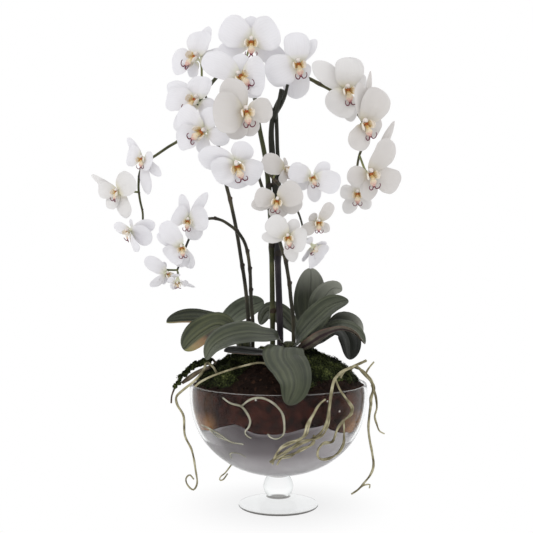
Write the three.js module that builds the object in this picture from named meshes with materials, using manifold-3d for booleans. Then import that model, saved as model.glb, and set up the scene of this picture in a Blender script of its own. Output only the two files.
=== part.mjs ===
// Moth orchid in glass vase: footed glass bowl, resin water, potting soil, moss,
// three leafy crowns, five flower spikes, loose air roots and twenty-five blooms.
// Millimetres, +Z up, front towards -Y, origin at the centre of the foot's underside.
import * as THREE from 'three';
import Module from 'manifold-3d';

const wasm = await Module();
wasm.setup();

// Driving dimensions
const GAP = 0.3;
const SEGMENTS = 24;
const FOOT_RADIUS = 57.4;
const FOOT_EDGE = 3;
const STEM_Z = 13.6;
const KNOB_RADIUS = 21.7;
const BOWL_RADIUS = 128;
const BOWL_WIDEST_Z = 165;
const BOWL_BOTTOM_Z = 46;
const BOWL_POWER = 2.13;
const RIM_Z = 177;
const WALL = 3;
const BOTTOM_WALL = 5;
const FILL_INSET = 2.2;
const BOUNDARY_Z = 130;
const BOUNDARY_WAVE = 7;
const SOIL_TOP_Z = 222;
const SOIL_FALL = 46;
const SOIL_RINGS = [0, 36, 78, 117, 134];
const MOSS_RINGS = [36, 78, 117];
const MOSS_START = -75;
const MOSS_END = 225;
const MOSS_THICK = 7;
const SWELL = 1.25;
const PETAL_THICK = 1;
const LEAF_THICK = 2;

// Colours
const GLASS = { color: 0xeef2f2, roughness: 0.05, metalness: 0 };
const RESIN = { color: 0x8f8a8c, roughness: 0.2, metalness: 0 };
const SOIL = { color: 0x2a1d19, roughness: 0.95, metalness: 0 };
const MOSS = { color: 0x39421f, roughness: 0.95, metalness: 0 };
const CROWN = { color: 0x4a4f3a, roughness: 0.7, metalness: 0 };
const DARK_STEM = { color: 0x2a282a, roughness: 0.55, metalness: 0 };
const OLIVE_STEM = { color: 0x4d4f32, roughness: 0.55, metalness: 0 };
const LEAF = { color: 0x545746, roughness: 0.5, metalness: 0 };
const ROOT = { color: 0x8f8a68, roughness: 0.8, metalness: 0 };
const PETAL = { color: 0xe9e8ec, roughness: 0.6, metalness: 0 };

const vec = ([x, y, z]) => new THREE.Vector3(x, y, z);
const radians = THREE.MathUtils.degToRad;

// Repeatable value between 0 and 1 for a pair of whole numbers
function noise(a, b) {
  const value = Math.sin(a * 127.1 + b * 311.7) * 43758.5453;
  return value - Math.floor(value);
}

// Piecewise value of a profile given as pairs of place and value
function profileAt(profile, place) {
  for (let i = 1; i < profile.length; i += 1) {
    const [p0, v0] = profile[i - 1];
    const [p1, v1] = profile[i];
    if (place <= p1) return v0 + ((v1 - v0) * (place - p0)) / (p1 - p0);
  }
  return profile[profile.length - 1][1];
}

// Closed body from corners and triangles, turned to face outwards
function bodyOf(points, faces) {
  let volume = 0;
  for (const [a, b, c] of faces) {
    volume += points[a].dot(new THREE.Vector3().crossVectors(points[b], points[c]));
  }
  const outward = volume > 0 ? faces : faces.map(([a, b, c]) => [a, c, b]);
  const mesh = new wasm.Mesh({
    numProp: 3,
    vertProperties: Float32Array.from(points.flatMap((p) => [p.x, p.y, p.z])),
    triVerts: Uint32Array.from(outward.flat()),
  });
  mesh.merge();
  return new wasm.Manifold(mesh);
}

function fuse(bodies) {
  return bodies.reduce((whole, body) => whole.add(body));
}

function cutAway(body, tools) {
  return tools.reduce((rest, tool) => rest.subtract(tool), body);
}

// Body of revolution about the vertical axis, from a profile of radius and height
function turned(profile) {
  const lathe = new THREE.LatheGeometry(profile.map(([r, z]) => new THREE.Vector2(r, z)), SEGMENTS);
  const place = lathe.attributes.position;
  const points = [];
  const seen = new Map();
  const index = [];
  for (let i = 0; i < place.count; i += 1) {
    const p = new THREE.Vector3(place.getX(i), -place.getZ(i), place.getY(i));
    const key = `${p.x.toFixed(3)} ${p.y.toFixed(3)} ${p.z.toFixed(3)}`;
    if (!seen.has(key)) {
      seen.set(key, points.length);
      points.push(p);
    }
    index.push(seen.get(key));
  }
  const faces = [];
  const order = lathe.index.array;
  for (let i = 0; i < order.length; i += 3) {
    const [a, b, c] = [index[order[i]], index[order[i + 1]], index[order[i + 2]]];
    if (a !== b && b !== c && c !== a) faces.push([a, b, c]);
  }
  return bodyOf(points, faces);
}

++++

Copy out the data shown above without altering anything.

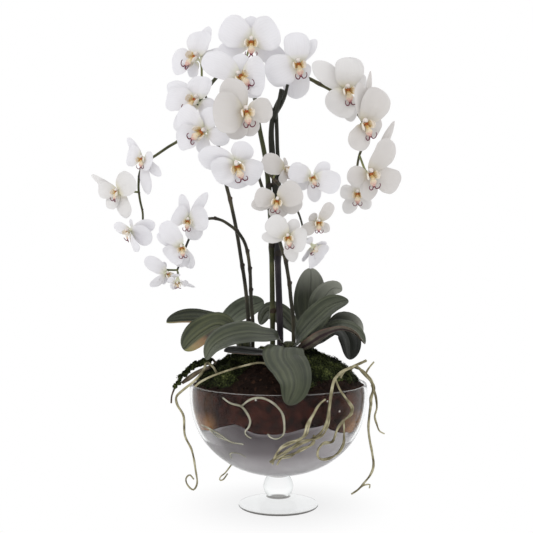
Write the three.js module that builds the object in this picture from named meshes with materials, using manifold-3d for booleans. Then import that model, saved as model.glb, and set up the scene of this picture in a Blender script of its own. Output only the two files.
=== part.mjs ===
// Moth orchid in glass vase: footed glass bowl, resin water, potting soil, moss,
// three leafy crowns, five flower spikes, loose air roots and twenty-five blooms.
// Millimetres, +Z up, front towards -Y, origin at the centre of the foot's underside.
import * as THREE from 'three';
import Module from 'manifold-3d';

const wasm = await Module();
wasm.setup();

// Driving dimensions
const GAP = 0.3;
const SEGMENTS = 24;
const FOOT_RADIUS = 57.4;
const FOOT_EDGE = 3;
const STEM_Z = 13.6;
const KNOB_RADIUS = 21.7;
const BOWL_RADIUS = 128;
const BOWL_WIDEST_Z = 165;
const BOWL_BOTTOM_Z = 46;
const BOWL_POWER = 2.13;
const RIM_Z = 177;
const WALL = 3;
const BOTTOM_WALL = 5;
const FILL_INSET = 2.2;
const BOUNDARY_Z = 130;
const BOUNDARY_WAVE = 7;
const SOIL_TOP_Z = 222;
const SOIL_FALL = 46;
const SOIL_RINGS = [0, 36, 78, 117, 134];
const MOSS_RINGS = [36, 78, 117];
const MOSS_START = -75;
const MOSS_END = 225;
const MOSS_THICK = 7;
const SWELL = 1.25;
const PETAL_THICK = 1;
const LEAF_THICK = 2;

// Colours
const GLASS = { color: 0xeef2f2, roughness: 0.05, metalness: 0 };
const RESIN = { color: 0x8f8a8c, roughness: 0.2, metalness: 0 };
const SOIL = { color: 0x2a1d19, roughness: 0.95, metalness: 0 };
const MOSS = { color: 0x39421f, roughness: 0.95, metalness: 0 };
const CROWN = { color: 0x4a4f3a, roughness: 0.7, metalness: 0 };
const DARK_STEM = { color: 0x2a282a, roughness: 0.55, metalness: 0 };
const OLIVE_STEM = { color: 0x4d4f32, roughness: 0.55, metalness: 0 };
const LEAF = { color: 0x545746, roughness: 0.5, metalness: 0 };
const ROOT = { color: 0x8f8a68, roughness: 0.8, metalness: 0 };
const PETAL = { color: 0xe9e8ec, roughness: 0.6, metalness: 0 };

const vec = ([x, y, z]) => new THREE.Vector3(x, y, z);
const radians = THREE.MathUtils.degToRad;

// Repeatable value between 0 and 1 for a pair of whole numbers
function noise(a, b) {
  const value = Math.sin(a * 127.1 + b * 311.7) * 43758.5453;
  return value - Math.floor(value);
}

// Piecewise value of a profile given as pairs of place and value
function profileAt(profile, place) {
  for (let i = 1; i < profile.length; i += 1) {
    const [p0, v0] = profile[i - 1];
    const [p1, v1] = profile[i];
    if (place <= p1) return v0 + ((v1 - v0) * (place - p0)) / (p1 - p0);
  }
  return profile[profile.length - 1][1];
}

// Closed body from corners and triangles, turned to face outwards
function bodyOf(points, faces) {
  let volume = 0;
  for (const [a, b, c] of faces) {
    volume += points[a].dot(new THREE.Vector3().crossVectors(points[b], points[c]));
  }
  const outward = volume > 0 ? faces : faces.map(([a, b, c]) => [a, c, b]);
  const mesh = new wasm.Mesh({
    numProp: 3,
    vertProperties: Float32Array.from(points.flatMap((p) => [p.x, p.y, p.z])),
    triVerts: Uint32Array.from(outward.flat()),
  });
  mesh.merge();
  return new wasm.Manifold(mesh);
}

function fuse(bodies) {
  return bodies.reduce((whole, body) => whole.add(body));
}

function cutAway(body, tools) {
  return tools.reduce((rest, tool) => rest.subtract(tool), body);
}

// Body of revolution about the vertical axis, from a profile of radius and height
function turned(profile) {
  const lathe = new THREE.LatheGeometry(profile.map(([r, z]) => new THREE.Vector2(r, z)), SEGMENTS);
  const place = lathe.attributes.position;
  const points = [];
  const seen = new Map();
  const index = [];
  for (let i = 0; i < place.count; i += 1) {
    const p = new THREE.Vector3(place.getX(i), -place.getZ(i), place.getY(i));
    const key = `${p.x.toFixed(3)} ${p.y.toFixed(3)} ${p.z.toFixed(3)}`;
    if (!seen.has(key)) {
      seen.set(key, points.length);
      points.push(p);
    }
    index.push(seen.get(key));
  }
  const faces = [];
  const order = lathe.index.array;
  for (let i = 0; i < order.length; i += 3) {
    const [a, b, c] = [index[order[i]], index[order[i + 1]], index[order[i + 2]]];
    if (a !== b && b !== c && c !== a) faces.push([a, b, c]);
  }
  return bodyOf(points, faces);
}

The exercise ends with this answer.